The North Korean army released a statement yesterday in the name of an army spokesperson concerning troops covering the Mount Kumgang area. North Korea has not agreed to a joint investigation of the killing of South Korean tourist Park Wang-ja on July 11. According to the statement, North Korean troops were justified in the shooting. Pyongyang says it’s the South that should calm down; the North will take whatever steps are necessary. Further, the North unveiled its plan to strengthen its management and control of the Mount Kumgang area. It will boot out “unnecessary” South Korean staff, take strict control over people and cars, and make strong military responses to any trivial hostile act.
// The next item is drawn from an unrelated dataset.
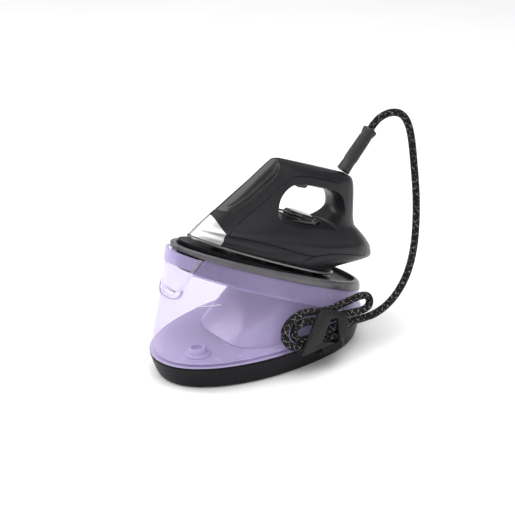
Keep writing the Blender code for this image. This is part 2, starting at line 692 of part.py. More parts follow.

It’s an instance of “The thief turns on the master with a club.” At the heart of the controversy surrounding the incident, in which a 53-year-old unarmed tourist was shot dead by a North Korean soldier before dawn, there is a central question: Did the North Korean soldier believe there was no choice but to shoot, and why? Granted, it’s unfortunate that the tourist walked into an off-limit area controlled by the North Korean military. But what if the shoe was on the other foot? How would the North feel if the South made the excessively inflammatory response by shooting a North Korean female tourist in the back?

Last week, a government joint investigation team suggested that the fatal shots were fired from a distance of less than 100 meters and that Park may have halted or was walking slowly when she was killed. The team also released the results of a simulation showing that at around 5 a.m., when a North Korean soldier shot Park, there was sufficient light to discern whether the target was a man or a woman. However, the North’s statement showed a wholly different claim ? that the soldier could not tell whether it was a man or a woman as it was before dawn. The North says its soldier told Park to halt many times but Park disobeyed and ran away.

As there is a huge gap in the explanations of the two parties, it is common sense and justifiable for the South to ask the North to cooperate in analyzing the incident and implementing measures to make sure it never happens again. The North should dispatch a field investigation team to work with the South on the matter. However, the North said that its duties ended when they sent Park’s body to Hyundai Asan’s staff who established her identity.

This is unacceptable.

No matter how strong the stance taken by the North’s military forces, it is a matter of the government’s basic responsibility ? protection of its citizen’s life. There is no room for compromise. The government should not wait for the North to suddenly develop a responsible attitude. North Korea is simply trying to pass the buck to the South on this latest deadlock in inter-Korean relations.

Therefore, it is right to try to resume bilateral talks on other matters.